◆ **What you need to do**: Search the material below for the string "joints" and extract each line that has it.

◆ **Available data**:
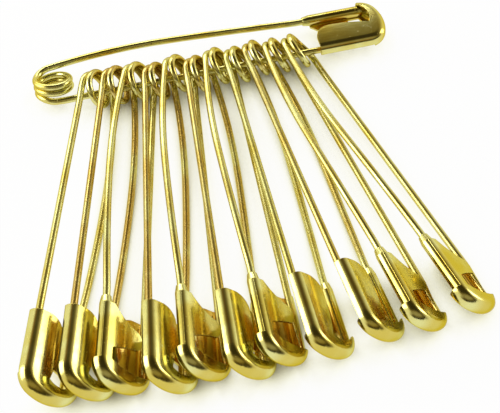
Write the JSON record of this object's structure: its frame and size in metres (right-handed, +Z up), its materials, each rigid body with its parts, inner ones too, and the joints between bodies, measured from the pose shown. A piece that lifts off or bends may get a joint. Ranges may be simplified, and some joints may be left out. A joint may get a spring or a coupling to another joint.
{
  "type": "safety pin",
  "caption": "Safety pins hung by their coils on the needle of another safety pin and lying in a fan. Each needle opens out of its cap, and the hung pins swing about the strung needle.",
  "frame": {"origin": "centre of the bounding box, on the table", "axes": "+X along the strung needle from its coil to its cap, the hung pins point to -Y, +Z up from the table"},
  "size_m": [0.087, 0.0815, 0.01],
  "materials": {
    "wire": "polished",
    "cap": "polished"
  },
  "bodies": {
    "clasp": {"carrier_back_leg": "wire", "carrier_coil": "wire", "carrier_cap": "cap"},
    "strung_needle": {"carrier_needle": "wire"},
    "pin_01": {"pin_01_back_leg": "wire", "pin_01_coil": "wire", "pin_01_cap": "cap"},
    "pin_01_point": {"pin_01_needle": "wire"},
    "pin_02": {"pin_02_back_leg": "wire", "pin_02_coil": "wire", "pin_02_cap": "cap"},
    "pin_02_point": {"pin_02_needle": "wire"},
    "pin_03": {"pin_03_back_leg": "wire", "pin_03_coil": "wire", "pin_03_cap": "cap"},
    "pin_03_point": {"pin_03_needle": "wire"},
    "pin_04": {"pin_04_back_leg": "wire", "pin_04_coil": "wire", "pin_04_cap": "cap"},
    "pin_04_point": {"pin_04_needle": "wire"},
    "pin_05": {"pin_05_back_leg": "wire", "pin_05_coil": "wire", "pin_05_cap": "cap"},
    "pin_05_point": {"pin_05_needle": "wire"},
    "pin_06": {"pin_06_back_leg": "wire", "pin_06_coil": "wire", "pin_06_cap": "cap"},
    "pin_06_point": {"pin_06_needle": "wire"},
    "pin_07": {"pin_07_back_leg": "wire", "pin_07_coil": "wire", "pin_07_cap": "cap"},
    "pin_07_point": {"pin_07_needle": "wire"},
    "pin_08": {"pin_08_back_leg": "wire", "pin_08_coil": "wire", "pin_08_cap": "cap"},
    "pin_08_point": {"pin_08_needle": "wire"},
    "pin_09": {"pin_09_back_leg": "wire", "pin_09_coil": "wire", "pin_09_cap": "cap"},
    "pin_09_point": {"pin_09_needle": "wire"},
    "pin_10": {"pin_10_back_leg": "wire", "pin_10_coil": "wire", "pin_10_cap": "cap"},
    "pin_10_point": {"pin_10_needle": "wire"},
    "pin_11": {"pin_11_back_leg": "wire", "pin_11_coil": "wire", "pin_11_cap": "cap"},
    "pin_11_point": {"pin_11_needle": "wire"}
  },
  "joints": [
    {"name": "carrier_opening", "type": "hinge", "parent": "clasp", "child": "strung_needle", "pos_m": [-0.02747, 0.03429, 0.00456], "axis": [0.0016, 0.1392, -0.9903], "range_deg": [0, 32], "deforming": ["carrier_coil"]},
    {"name": "pin_01_swing", "type": "hinge", "parent": "strung_needle", "child": "pin_01", "pos_m": [-0.02097, 0.03032, 0.00372], "axis": [-1, 0, -0.0035], "range_deg": [0, 85]},
    {"name": "pin_02_swing", "type": "hinge", "parent": "strung_needle", "child": "pin_02", "pos_m": [-0.02097, 0.03032, 0.00372], "axis": [-1, 0, -0.0035], "range_deg": [0, 85]},
    {"name": "pin_03_swing", "type": "hinge", "parent": "strung_needle", "child": "pin_03", "pos_m": [-0.02097, 0.03032, 0.00372], "axis": [-1, 0, -0.0035], "range_deg": [0, 85]},
    {"name": "pin_04_swing", "type": "hinge", "parent": "strung_needle", "child": "pin_04", "pos_m": [-0.02097, 0.03032, 0.00372], "axis": [-1, 0, -0.0035], "range_deg": [0, 85]},
    {"name": "pin_05_swing", "type": "hinge", "parent": "strung_needle", "child": "pin_05", "pos_m": [-0.02097, 0.03032, 0.00372], "axis": [-1, 0, -0.0035], "range_deg": [0, 85]},
    {"name": "pin_06_swing", "type": "hinge", "parent": "strung_needle", "child": "pin_06", "pos_m": [-0.02097, 0.03032, 0.00372], "axis": [-1, 0, -0.0035], "range_deg": [0, 85]},
    {"name": "pin_07_swing", "type": "hinge", "parent": "strung_needle", "child": "pin_07", "pos_m": [-0.02097, 0.03032, 0.00372], "axis": [-1, 0, -0.0035], "range_deg": [0, 85]},
    {"name": "pin_08_swing", "type": "hinge", "parent": "strung_needle", "child": "pin_08", "pos_m": [-0.02097, 0.03032, 0.00372], "axis": [-1, 0, -0.0035], "range_deg": [0, 85]},
    {"name": "pin_09_swing", "type": "hinge", "parent": "strung_needle", "child": "pin_09", "pos_m": [-0.02097, 0.03032, 0.00372], "axis": [-1, 0, -0.0035], "range_deg": [0, 85]},
    {"name": "pin_10_swing", "type": "hinge", "parent": "strung_needle", "child": "pin_10", "pos_m": [-0.02097, 0.03032, 0.00372], "axis": [-1, 0, -0.0035], "range_deg": [0, 85]},
    {"name": "pin_11_swing", "type": "hinge", "parent": "strung_needle", "child": "pin_11", "pos_m": [-0.02097, 0.03032, 0.00372], "axis": [-1, 0, -0.0035], "range_deg": [0, 85]},
    {"name": "pin_01_opening", "type": "hinge", "parent": "pin_01", "child": "pin_01_point", "pos_m": [-0.01882, 0.03113, 0.00416], "axis": [-0.5512, 0.1591, -0.819], "range_deg": [0, 32], "deforming": ["pin_01_coil"]},
    {"name": "pin_02_opening", "type": "hinge", "parent": "pin_02", "child": "pin_02_point", "pos_m": [-0.01457, 0.03114, 0.00416], "axis": [-0.5564, 0.1398, -0.819], "range_deg": [0, 15], "deforming": ["pin_02_coil"]},
    {"name": "pin_03_opening", "type": "hinge", "parent": "pin_03", "child": "pin_03_point", "pos_m": [-0.01032, 0.03114, 0.00416], "axis": [0.1556, -0.0227, 0.9876], "range_deg": [0, 3], "deforming": ["pin_03_coil"]},
    {"name": "pin_04_opening", "type": "hinge", "parent": "pin_04", "child": "pin_04_point", "pos_m": [-0.00631, 0.03002, 0.00417], "axis": [-0.5665, 0.0908, -0.819], "range_deg": [0, 15], "deforming": ["pin_04_coil"]},
    {"name": "pin_05_opening", "type": "hinge", "parent": "pin_05", "child": "pin_05_point", "pos_m": [-0.00186, 0.03111, 0.00416], "axis": [0.157, -0.009, 0.9876], "range_deg": [0, 3], "deforming": ["pin_05_coil"]},
    {"name": "pin_06_opening", "type": "hinge", "parent": "pin_06", "child": "pin_06_point", "pos_m": [0.00223, 0.02982, 0.00418], "axis": [-0.5719, 0.0461, -0.819], "range_deg": [0, 15], "deforming": ["pin_06_coil"]},
    {"name": "pin_07_opening", "type": "hinge", "parent": "pin_07", "child": "pin_07_point", "pos_m": [0.0066, 0.03102, 0.00416], "axis": [0.1572, 0.0033, 0.9876], "range_deg": [0, 3], "deforming": ["pin_07_coil"]},
    {"name": "pin_08_opening", "type": "hinge", "parent": "pin_08", "child": "pin_08_point", "pos_m": [0.01082, 0.03032, 0.00417], "axis": [-0.5737, -0.003, -0.819], "range_deg": [0, 15], "deforming": ["pin_08_coil"]},
    {"name": "pin_09_opening", "type": "hinge", "parent": "pin_09", "child": "pin_09_point", "pos_m": [0.01504, 0.03112, 0.00416], "axis": [-0.5716, -0.049, -0.819], "range_deg": [0, 15], "deforming": ["pin_09_coil"]},
    {"name": "pin_10_opening", "type": "hinge", "parent": "pin_10", "child": "pin_10_point", "pos_m": [0.01931, 0.03072, 0.00416], "axis": [0.1535, 0.0341, 0.9876], "range_deg": [0, 3], "deforming": ["pin_10_coil"]},
    {"name": "pin_11_opening", "type": "hinge", "parent": "pin_11", "child": "pin_11_point", "pos_m": [0.02351, 0.03091, 0.00416], "axis": [0.1502, 0.0465, 0.9876], "range_deg": [0, 32], "deforming": ["pin_11_coil"]}
  ],
  "couplings": [
    {"joint": "pin_02_swing", "follows": "pin_01_swing", "ratio": 1},
    {"joint": "pin_03_swing", "follows": "pin_01_swing", "ratio": 1},
    {"joint": "pin_04_swing", "follows": "pin_01_swing", "ratio": 1},
    {"joint": "pin_05_swing", "follows": "pin_01_swing", "ratio": 1},
    {"joint": "pin_06_swing", "follows": "pin_01_swing", "ratio": 1},
    {"joint": "pin_07_swing", "follows": "pin_01_swing", "ratio": 1},
    {"joint": "pin_08_swing", "follows": "pin_01_swing", "ratio": 1},
    {"joint": "pin_09_swing", "follows": "pin_01_swing", "ratio": 1},
    {"joint": "pin_10_swing", "follows": "pin_01_swing", "ratio": 1},
    {"joint": "pin_11_swing", "follows": "pin_01_swing", "ratio": 1}
  ]
}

◆ **Task result**:
Write the JSON record of this object's structure: its frame and size in metres (right-handed, +Z up), its materials, each rigid body with its parts, inner ones too, and the joints between bodies, measured from the pose shown. A piece that lifts off or bends may get a joint. Ranges may be simplified, and some joints may be left out. A joint may get a spring or a coupling to another joint.
  "joints": [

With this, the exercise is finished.